PyTorch conv2d源码分析

在本文中，我们将介绍PyTorch的conv2d函数的源代码以及其实现原理。conv2d是PyTorch深度学习框架中常用的卷积操作之一，用于图像处理和计算机视觉任务中。

conv2d函数概述

PyTorch的conv2d函数主要用于对输入的二维图像进行二维卷积操作。该函数是由C++实现，通过调用底层的C++库来完成卷积计算。为了方便使用，PyTorch对C++库进行了封装，并提供了Python接口。

在PyTorch中，我们可以通过导入torch.nn.functional模块来使用conv2d函数。函数的基本用法如下：

import torch
import torch.nn.functional as F

input = torch.randn(1, 1, 32, 32)  # 输入大小为[batch_size, in_channels, height, width]
weight = torch.randn(16, 1, 3, 3)  # 卷积核大小为[out_channels, in_channels, kernel_size[0], kernel_size[1]]
output = F.conv2d(input, weight, stride=1, padding=1)  # 输出大小为[batch_size, out_channels, output_height, output_width]

在该示例中，我们定义了一个输入张量input和一个卷积核张量weight。
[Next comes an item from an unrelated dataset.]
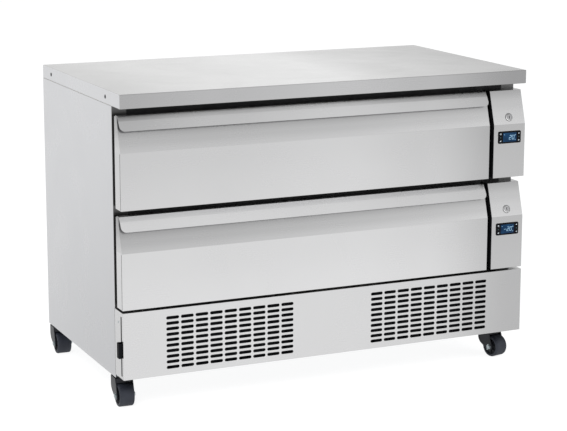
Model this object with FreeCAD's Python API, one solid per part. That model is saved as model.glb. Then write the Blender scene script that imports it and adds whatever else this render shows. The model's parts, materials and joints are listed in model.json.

然后，我们调用conv2d函数对输入进行卷积操作，并将结果保存在output中。其中，stride表示卷积的步长，padding表示在输入的周围填充的像素数，用于保持输出大小与输入相同。

conv2d源码分析

PyTorch的conv2d函数的源码可以在官方的GitHub仓库中找到。具体而言，它是通过C++实现的，位于torch/nn/functional/conv.cpp文件中。以下是部分conv2d函数的源码：

static inline Tensor _convolution(const Tensor& input, const Tensor& weight,
                                  const Tensor& bias, const IntArrayRef stride,
                                  const IntArrayRef padding, const IntArrayRef dilation,
                                  bool transposed, const IntArrayRef output_padding,
                                  int64_t groups) {
    ..........
    // 进行卷积计算，具体实现略去
    ..........
    return output;
}

Tensor conv2d(const Tensor& input, const Tensor& weight,
              const c10::optional<Tensor>& bias, const IntArrayRef stride,
              const IntArrayRef padding, const IntArrayRef dilation,
              bool transposed, const IntArrayRef output_padding,
              int64_t groups) {
    Tensor output;
    // 如果输入没有指定偏置项，则bias为None
    if (bias.has_value()) {
        output = _convolution(input, weight, bias.value(), stride, padding,
                              dilation, transposed, output_padding, groups);
    } else {
        output = _convolution(input, weight, Tensor(), stride, padding,
                              dilation, transposed, output_padding, groups);
    }
    return output;
}

从源码片段中可以看出，conv2d函数实际上是对_convolution函数的调用，该函数负责卷积运算的具体实现。_convolution函数通过调用C++库来完成卷积计算，并返回结果output。

conv2d实现原理

conv2d函数的实现原理基于卷积操作的基本数学定义。对于输入的二维图像，卷积操作可以用一个滑动窗口（卷积核）扫描图像的每个位置，并计算与卷积核对应位置的元素之间的乘积累加和。具体而言，对于一个输入大小为[batch_size, in_channels, height, width]的张量和一个卷积核大小为[out_channels, in_channels, kernel_size[0], kernel_size[1]]的张量，假设步长为stride，填充像素数为padding，则卷积操作的输出大小计算公式为：

output_height = (height + 2 * padding[0] - dilation[0] * (kernel_size[0] - 1) - 1) / stride[0] + 1
output_width = (width + 2 * padding[1] - dilation[1] * (kernel_size[1] - 1) - 1) / stride[1] + 1

其中，output_height和output_width分别代表卷积操作的输出高度和宽度。通过调整卷积核的大小、步长、填充等参数，我们可以灵活控制输出的尺寸。

在卷积操作过程中，卷积核通过滑动窗口从输入图像上提取特征，并与对应的输入像素进行乘积累加运算。这样，卷积操作可以有效地提取图像的空间特征，用于后续的图像处理和分析任务。